The alternative is to go double subcat, fixed/non-fixed then Standard/Dragonstone separately. To be honest I'm not that fussed if you guys prefer this method instead, I'm just not a huge fan of nested subcategories. Just let me know.
faketime is not a dosbox feature but a linux-command that I installed especially for these tests. Some quick search brought me to this as an approximation of it for windows (be careful I haven't tested it): https://renenyffenegger.ch/notes/Windows/tools/event-hooking/set-date-in-process/index It should also work if you manually set your system's time to something and then start the game manually at the time you aimed for.

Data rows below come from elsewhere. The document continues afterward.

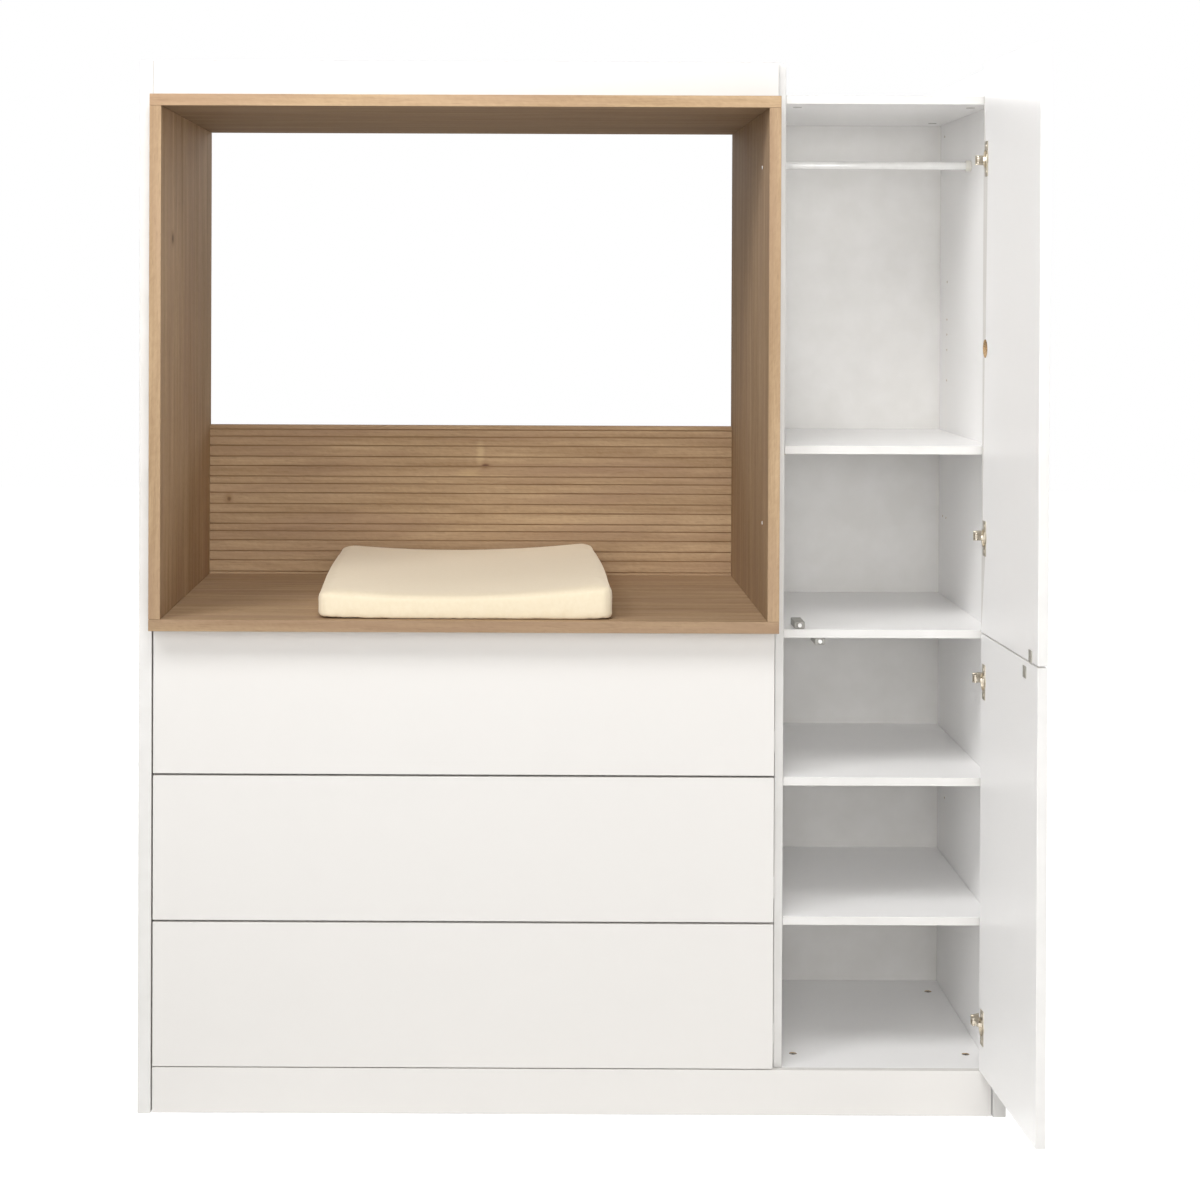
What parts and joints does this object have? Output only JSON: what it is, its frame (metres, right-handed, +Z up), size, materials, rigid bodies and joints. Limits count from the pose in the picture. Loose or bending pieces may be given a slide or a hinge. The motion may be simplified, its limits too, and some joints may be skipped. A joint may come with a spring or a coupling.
{
  "type": "changing dresser",
  "caption": "Tall white changing dresser: wide drawers under an oak-look changing niche with a soft pad, and a narrow wardrobe bay with doors on concealed cup hinges.",
  "frame": {"origin": "bottom centre of the whole box with both doors open as pictured, on the floor", "axes": "+X to the dresser's right as seen from the front, +Y to its back, +Z up; the front faces -Y"},
  "size_m": [1.65, 1.1034, 2],
  "materials": {
    "white_melamine_board": "satin white melamine face on chipboard",
    "inner_melamine_board": "satin white melamine on inner boards",
    "oak_laminate_board": "oak-look laminate with fine grain, low sheen",
    "white_rail_metal": "gloss white coated steel",
    "nickel_plated_steel": "bright nickel plate",
    "zinc_plated_steel": "dull zinc plate",
    "grey_latch_plastic": "matt light grey plastic",
    "cream_jersey_cover": "cream cotton jersey, matt"
  },
  "bodies": {
    "cabinet": {"left_side_panel": "white_melamine_board", "right_side_panel": "white_melamine_board", "mid_partition": "white_melamine_board", "top_panel": "white_melamine_board", "top_fascia": "white_melamine_board", "front_plinth": "white_melamine_board", "drawer_bay_bottom": "inner_melamine_board", "wardrobe_bottom": "inner_melamine_board", "wardrobe_top": "inner_melamine_board", "rear_plinth": "inner_melamine_board", "drawer_bay_back": "inner_melamine_board", "wardrobe_back": "inner_melamine_board", "shelf_1": "inner_melamine_board", "shelf_2": "inner_melamine_board", "shelf_3": "inner_melamine_board", "shelf_4": "inner_melamine_board", "niche_bottom_board": "oak_laminate_board", "niche_top_board": "oak_laminate_board", "niche_left_board": "oak_laminate_board", "niche_right_board": "oak_laminate_board", "niche_ribbed_panel": "oak_laminate_board", "clothes_rail": "white_rail_metal", "left_rail_socket": "white_rail_metal", "right_rail_socket": "white_rail_metal", "upper_hinge_1_arm": "nickel_plated_steel", "upper_hinge_2_arm": "nickel_plated_steel", "lower_hinge_1_arm": "nickel_plated_steel", "lower_hinge_2_arm": "nickel_plated_steel", "upper_latch_housing": "grey_latch_plastic", "lower_latch_housing": "grey_latch_plastic"},
    "top_drawer": {"drawer_1_front": "white_melamine_board", "drawer_1_left_side": "inner_melamine_board", "drawer_1_right_side": "inner_melamine_board", "drawer_1_back": "inner_melamine_board", "drawer_1_bottom": "inner_melamine_board"},
    "middle_drawer": {"drawer_2_front": "white_melamine_board", "drawer_2_left_side": "inner_melamine_board", "drawer_2_right_side": "inner_melamine_board", "drawer_2_back": "inner_melamine_board", "drawer_2_bottom": "inner_melamine_board"},
    "bottom_drawer": {"drawer_3_front": "white_melamine_board", "drawer_3_left_side": "inner_melamine_board", "drawer_3_right_side": "inner_melamine_board", "drawer_3_back": "inner_melamine_board", "drawer_3_bottom": "inner_melamine_board"},
    "upper_hinge_links": {"upper_hinge_1_link": "nickel_plated_steel", "upper_hinge_2_link": "nickel_plated_steel"},
    "upper_door_leaf": {"upper_door": "white_melamine_board", "upper_strike_plate": "zinc_plated_steel", "upper_hinge_1_cup": "nickel_plated_steel", "upper_hinge_2_cup": "nickel_plated_steel"},
    "upper_latch_pin": {"upper_latch_plunger": "grey_latch_plastic"},
    "lower_hinge_links": {"lower_hinge_1_link": "nickel_plated_steel", "lower_hinge_2_link": "nickel_plated_steel"},
    "lower_door_leaf": {"lower_door": "white_melamine_board", "lower_strike_plate": "zinc_plated_steel", "lower_hinge_1_cup": "nickel_plated_steel", "lower_hinge_2_cup": "nickel_plated_steel"},
    "lower_latch_pin": {"lower_latch_plunger": "grey_latch_plastic"},
    "loose_pad": {"changing_pad": "cream_jersey_cover"}
  },
  "joints": [
    {"name": "top_drawer_slide", "type": "slide", "parent": "cabinet", "child": "top_drawer", "axis": [0, -1, 0], "range_m": [0, 0.37]},
    {"name": "middle_drawer_slide", "type": "slide", "parent": "cabinet", "child": "middle_drawer", "axis": [0, -1, 0], "range_m": [0, 0.37]},
    {"name": "bottom_drawer_slide", "type": "slide", "parent": "cabinet", "child": "bottom_drawer", "axis": [0, -1, 0], "range_m": [0, 0.37]},
    {"name": "upper_links_swing", "type": "hinge", "parent": "cabinet", "child": "upper_hinge_links", "pos_m": [0.76514, -0.12969, 0], "axis": [0, 0, -1], "range_deg": [-64.2, 2.85]},
    {"name": "upper_door_swing", "type": "hinge", "parent": "upper_hinge_links", "child": "upper_door_leaf", "pos_m": [0.77719, -0.14903, 0], "axis": [0, 0, 1], "range_deg": [-156.14, 6.79]},
    {"name": "upper_latch_push", "type": "slide", "parent": "cabinet", "child": "upper_latch_pin", "axis": [0, -1, 0], "range_m": [-0.002, 0.016]},
    {"name": "lower_links_swing", "type": "hinge", "parent": "cabinet", "child": "lower_hinge_links", "pos_m": [0.76514, -0.12969, 0], "axis": [0, 0, -1], "range_deg": [-64.2, 2.85]},
    {"name": "lower_door_swing", "type": "hinge", "parent": "lower_hinge_links", "child": "lower_door_leaf", "pos_m": [0.77719, -0.14903, 0], "axis": [0, 0, 1], "range_deg": [-156.14, 6.79]},
    {"name": "lower_latch_push", "type": "slide", "parent": "cabinet", "child": "lower_latch_pin", "axis": [0, -1, 0], "range_m": [-0.002, 0.016]},
    {"name": "pad_lift", "type": "slide", "parent": "cabinet", "child": "loose_pad", "axis": [0, 0, 1], "range_m": [0, 0.3]}
  ],
  "couplings": [
    {"joint": "upper_links_swing", "follows": "upper_door_swing", "ratio": 0.4108},
    {"joint": "lower_links_swing", "follows": "lower_door_swing", "ratio": 0.4108}
  ]
}
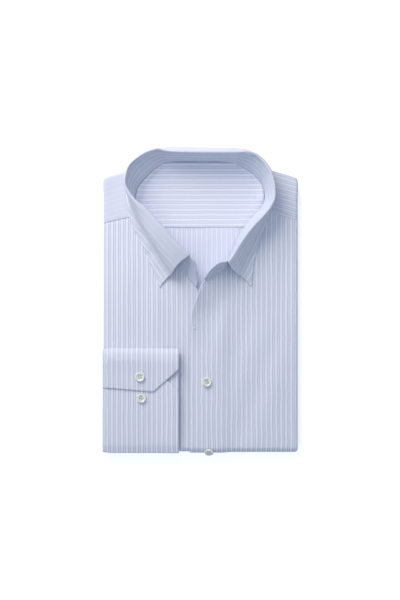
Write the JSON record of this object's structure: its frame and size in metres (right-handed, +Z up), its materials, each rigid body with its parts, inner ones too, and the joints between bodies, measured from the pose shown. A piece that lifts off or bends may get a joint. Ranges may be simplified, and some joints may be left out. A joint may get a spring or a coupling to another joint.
{
  "type": "folded shirt",
  "caption": "Striped dress shirt folded flat for a shelf, collar open and standing, one buttoned front over the other, a cuff laid across the lower front.",
  "frame": {"origin": "middle of the whole shirt across and along, at the surface it lies on", "axes": "+Z up from the surface, +Y along the shirt from the bottom fold to the collar, +X across it to the wearer's left side"},
  "size_m": [0.2349, 0.3694, 0.0415],
  "materials": {
    "shirt_cloth": "light blue cotton poplin with fine stripes",
    "collar_cloth": "the same striped cotton, fused and pressed smooth",
    "button_pearl": "off-white pearl"
  },
  "bodies": {
    "root": {"folded_core": "shirt_cloth", "back_panel": "shirt_cloth", "yoke_inner": "shirt_cloth", "yoke_outer": "shirt_cloth", "front_right": "shirt_cloth", "front_left": "shirt_cloth", "collar_stand": "collar_cloth", "collar_leaf": "collar_cloth", "cuff": "collar_cloth", "sleeve": "shirt_cloth", "button_front": "button_pearl", "button_hem": "button_pearl", "button_cuff_outer": "button_pearl", "button_cuff_inner": "button_pearl"}
  },
  "joints": []
}
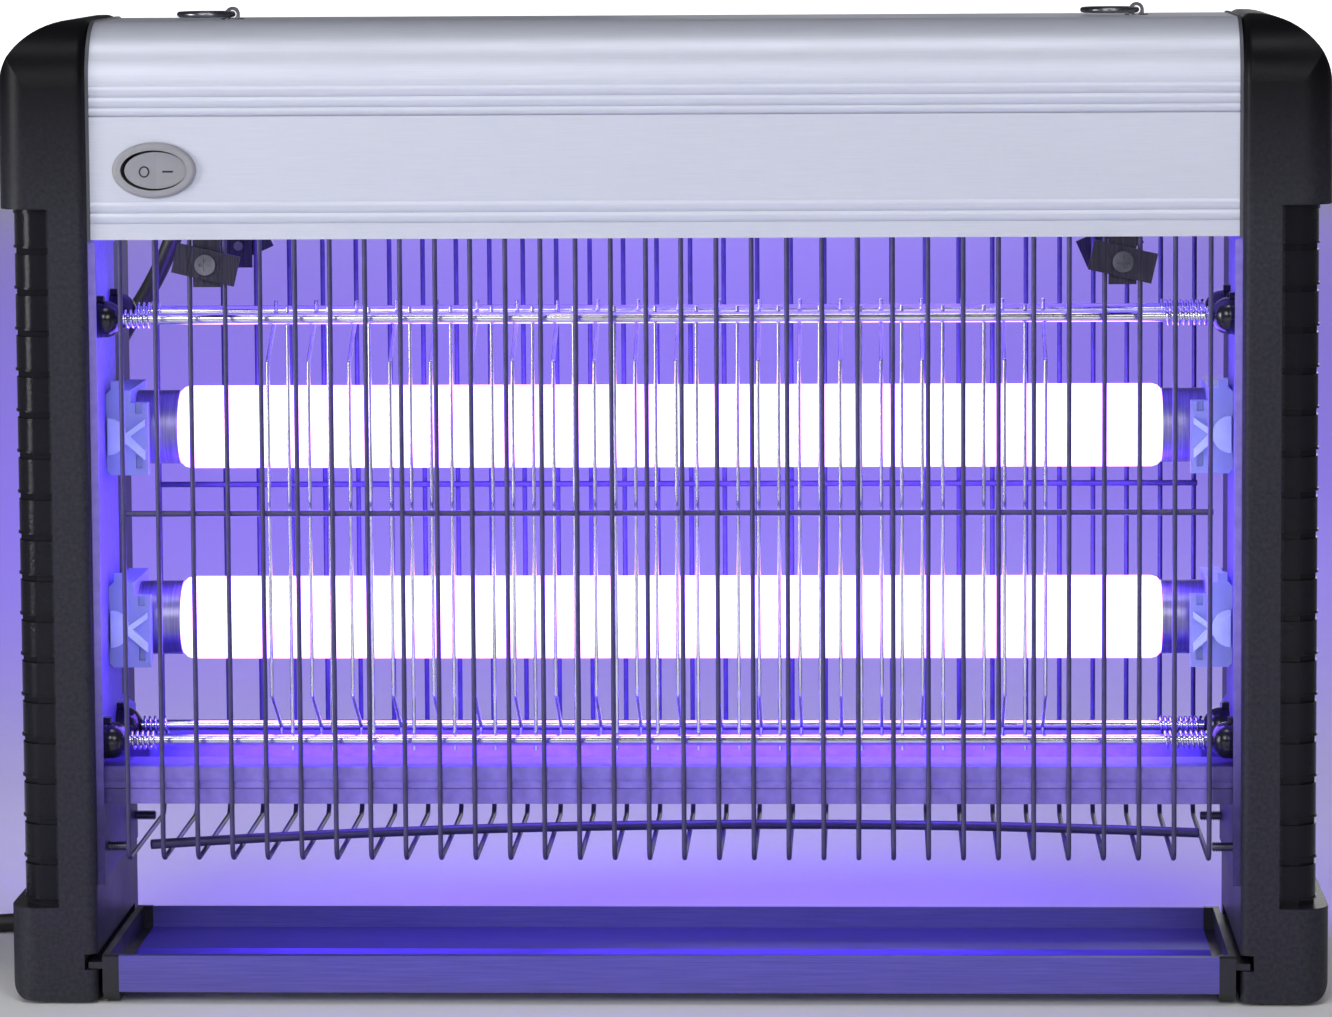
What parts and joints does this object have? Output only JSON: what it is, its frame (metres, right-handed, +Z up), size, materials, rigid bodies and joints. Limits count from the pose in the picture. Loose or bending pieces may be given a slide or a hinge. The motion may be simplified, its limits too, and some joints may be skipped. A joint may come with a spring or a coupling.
{
  "type": "electric bug zapper",
  "caption": "Free-standing electric insect killer with ultraviolet lamps behind a wire guard, an energised grid, a rocker switch and a sliding catch tray.",
  "frame": {"origin": "on the floor, under the middle of the body", "axes": "+X to the right seen from the front, +Y to the rear, +Z up"},
  "size_m": [0.5215, 0.1876, 0.3039],
  "materials": {
    "frame_plastic": "satin black moulded plastic",
    "feet_rubber": "matt",
    "plate_metal": "mill finish sheet",
    "screw_steel": "zinc plated",
    "housing_metal": "satin silver anodised",
    "core_steel": "laminated core",
    "winding_copper": "enamelled copper",
    "board_laminate": "paper laminate board",
    "capacitor_body": "glossy",
    "white_plastic": "white moulded plastic",
    "lead_sheath": "black pvc",
    "switch_grey": "grey moulded plastic",
    "contact_brass": "bright",
    "lamp_glass": "white phosphor coated tube, lit",
    "lamp_cap_metal": "spun cap",
    "pin_brass": "bright",
    "grid_steel": "polished wire",
    "insulator_black": "glossy black",
    "guard_wire": "dark satin coated wire",
    "clip_metal": "dark plated",
    "tray_metal": "satin",
    "tray_plastic": "black moulded plastic",
    "ring_steel": "nickel plated",
    "plug_plastic": "black moulded plug"
  },
  "bodies": {
    "chassis": {"left_side_frame": "frame_plastic", "right_side_frame": "frame_plastic", "rubber_feet": "feet_rubber", "left_end_plate": "plate_metal", "right_end_plate": "plate_metal", "side_screws": "screw_steel", "top_cover": "housing_metal", "lower_housing": "housing_metal", "front_lower_rail": "plate_metal", "rear_lower_rail": "plate_metal", "ballasts": "core_steel", "ballast_windings": "winding_copper", "hv_board": "board_laminate", "hv_capacitors": "capacitor_body", "starters": "white_plastic", "starter_holders": "white_plastic", "terminal_block": "white_plastic", "internal_leads": "lead_sheath", "switch_bezel": "switch_grey", "switch_terminals": "contact_brass", "left_lampholders": "white_plastic", "right_lampholders": "white_plastic", "lampholder_clips": "white_plastic", "hv_grid_live": "grid_steel", "hv_grid_return": "grid_steel", "left_insulators": "insulator_black", "right_insulators": "insulator_black", "left_grid_springs": "grid_steel", "right_grid_springs": "grid_steel", "front_guard": "guard_wire", "bottom_guard": "guard_wire", "rear_guard": "guard_wire", "guard_stiffener": "guard_wire", "guard_brackets": "clip_metal", "clip_screws": "screw_steel", "hanging_eyes": "ring_steel", "strain_relief": "lead_sheath", "mains_cord": "lead_sheath", "cord_coil": "lead_sheath", "cord_tie": "lead_sheath", "plug_body": "plug_plastic", "plug_pins": "contact_brass"},
    "rocker": {"switch_rocker": "switch_grey"},
    "tray": {"tray_pan": "tray_metal", "tray_left_cap": "tray_plastic", "tray_right_cap": "tray_plastic"},
    "upper_lamp": {"upper_lamp_tube": "lamp_glass", "upper_lamp_caps": "lamp_cap_metal", "upper_lamp_pins": "pin_brass", "upper_lamp_rotors": "white_plastic"},
    "lower_lamp": {"lower_lamp_tube": "lamp_glass", "lower_lamp_caps": "lamp_cap_metal", "lower_lamp_pins": "pin_brass", "lower_lamp_rotors": "white_plastic"},
    "left_ring": {"left_hanging_ring": "ring_steel"},
    "right_ring": {"right_hanging_ring": "ring_steel"},
    "front_left_clip": {"front_left_clip": "clip_metal"},
    "front_right_clip": {"front_right_clip": "clip_metal"},
    "rear_left_clip": {"rear_left_clip": "clip_metal"},
    "rear_right_clip": {"rear_right_clip": "clip_metal"}
  },
  "joints": [
    {"name": "rocker_tilt", "type": "hinge", "parent": "chassis", "child": "rocker", "pos_m": [-0.1538, -0.0389, 0.2556], "axis": [0, 0, -1], "range_deg": [0, 14]},
    {"name": "tray_slide", "type": "slide", "parent": "chassis", "child": "tray", "axis": [0, -1, 0], "range_m": [0, 0.079]},
    {"name": "upper_lamp_turn", "type": "hinge", "parent": "chassis", "child": "upper_lamp", "pos_m": [0, 0.002, 0.173], "axis": [1, 0, 0], "range_deg": [0, 90]},
    {"name": "lower_lamp_turn", "type": "hinge", "parent": "chassis", "child": "lower_lamp", "pos_m": [0, 0.002, 0.113], "axis": [1, 0, 0], "range_deg": [0, 90]},
    {"name": "left_ring_swing", "type": "hinge", "parent": "chassis", "child": "left_ring", "pos_m": [-0.1345, 0, 0.3016], "axis": [0, 1, 0], "range_deg": [0, 170]},
    {"name": "right_ring_swing", "type": "hinge", "parent": "chassis", "child": "right_ring", "pos_m": [0.1445, 0, 0.3016], "axis": [0, 1, 0], "range_deg": [0, 170]},
    {"name": "front_left_clip_turn", "type": "hinge", "parent": "chassis", "child": "front_left_clip", "pos_m": [-0.13845, -0.043, 0.227], "axis": [0, 1, 0], "range_deg": [-90, 90]},
    {"name": "front_right_clip_turn", "type": "hinge", "parent": "chassis", "child": "front_right_clip", "pos_m": [0.13845, -0.043, 0.227], "axis": [0, 1, 0], "range_deg": [-90, 90]},
    {"name": "rear_left_clip_turn", "type": "hinge", "parent": "chassis", "child": "rear_left_clip", "pos_m": [-0.13845, 0.043, 0.227], "axis": [0, 1, 0], "range_deg": [-90, 90]},
    {"name": "rear_right_clip_turn", "type": "hinge", "parent": "chassis", "child": "rear_right_clip", "pos_m": [0.13845, 0.043, 0.227], "axis": [0, 1, 0], "range_deg": [-90, 90]}
  ]
}
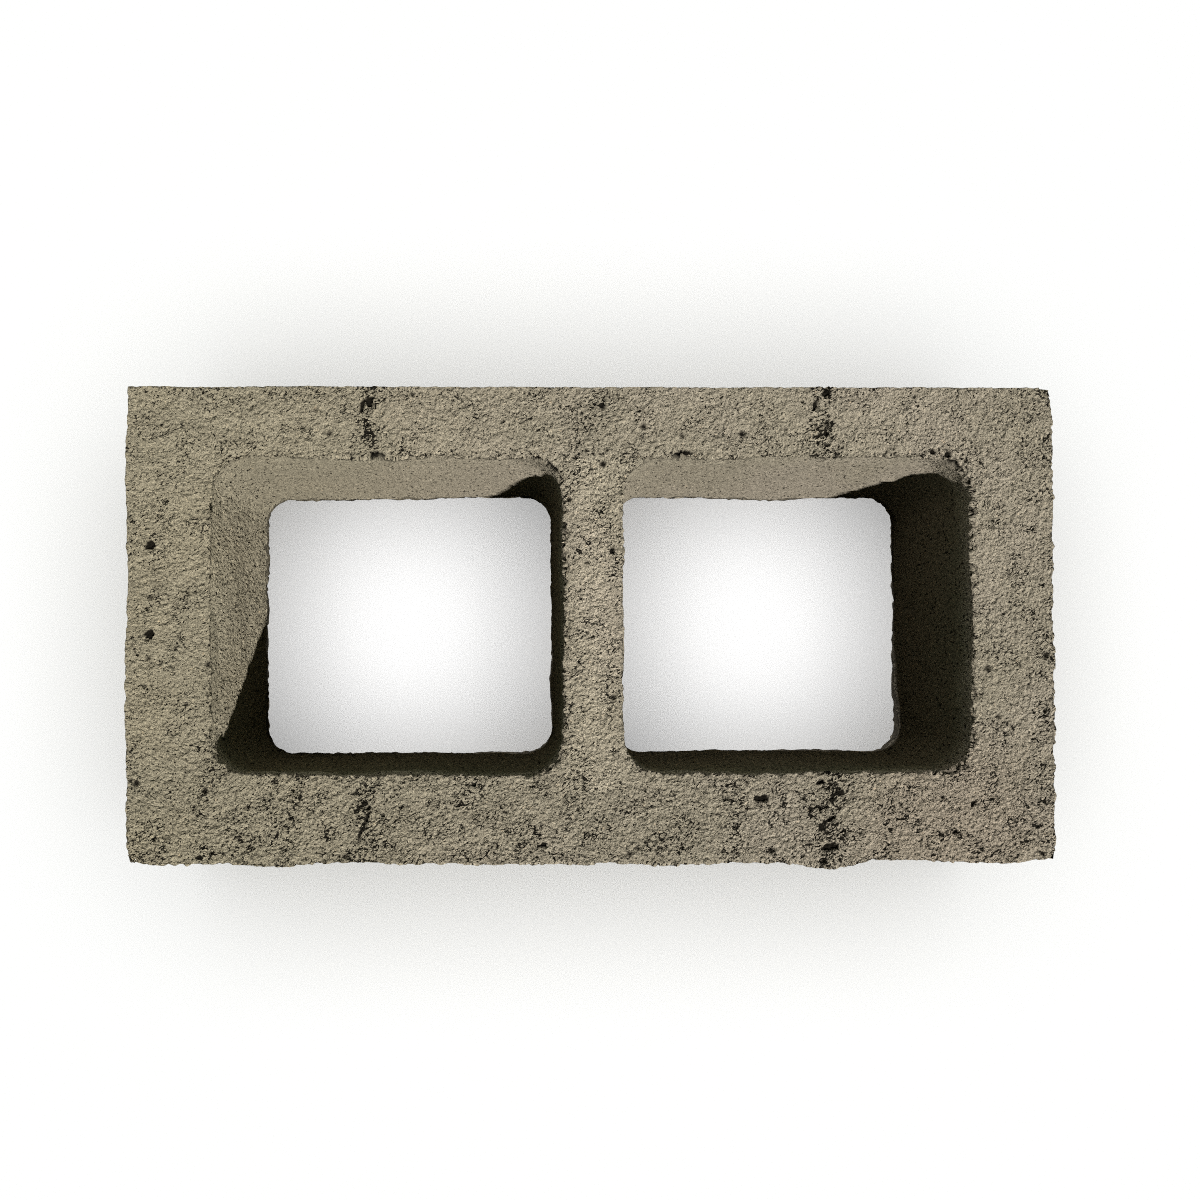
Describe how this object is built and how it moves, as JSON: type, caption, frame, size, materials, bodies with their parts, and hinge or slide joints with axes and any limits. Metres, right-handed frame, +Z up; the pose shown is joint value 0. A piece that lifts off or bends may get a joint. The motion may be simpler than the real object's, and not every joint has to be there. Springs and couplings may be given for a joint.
{
  "type": "concrete block",
  "caption": "Hollow concrete masonry block with tapered rectangular cores open at both bed faces, laid in mortar to build walls.",
  "frame": {"origin": "centre of the lower bed face, on the floor that the block lies on", "axes": "+X along the length, +Y towards the back face shell (the thinner one), +Z up along the cores, from the lower bed face to the upper one, where the cores are widest"},
  "size_m": [0.39, 0.2, 0.19],
  "materials": {
    "concrete": "matte"
  },
  "bodies": {
    "root": {"block": "concrete"}
  },
  "joints": []
}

My dosbox-config-file has a autoexec-section like this to start the game when I start the dosbox. mount C /home/happycamper/Games/Moonstone/GAME/ C: ms
By sheer coincidence I found an equivalent for faketime for Windows called "runasdate" in the PoP2 resources. https://www.nirsoft.net/utils/runasdate.zip They also have a guide for that: https://www.speedrun.com/pop2/guide/r8o7z I cannot test it myself, but from reading a bit in the readme it should provide same functionality. It can also run from the command shell.
So we should be able to make a very similar setup for consistent "start Moonstone" times. Or in other words: If you want to start consistently at the specified time you need to start the game immediately after dosbox starts by adding the fitting lines for your folder-structure in the auto-executeable section in a dosbox-config.
Could the same principal be done within .bat script alterations to format the date and time then launch the game for those using real hardware or a MiSTer? Using runasdate seems like a comprehensive solution for modern Windows users but it looks like it only works for Windows 2000 and up.
Probably... maybe... idk. I have no clue if anyone bothered to create such functionality for DOS back in the days. When I was searching for ways to manipulate the time I first searched for functionalities within dosbox. But I didn't find any bat-script, only some commands which are special for dosbox-x (and that didn't work for me).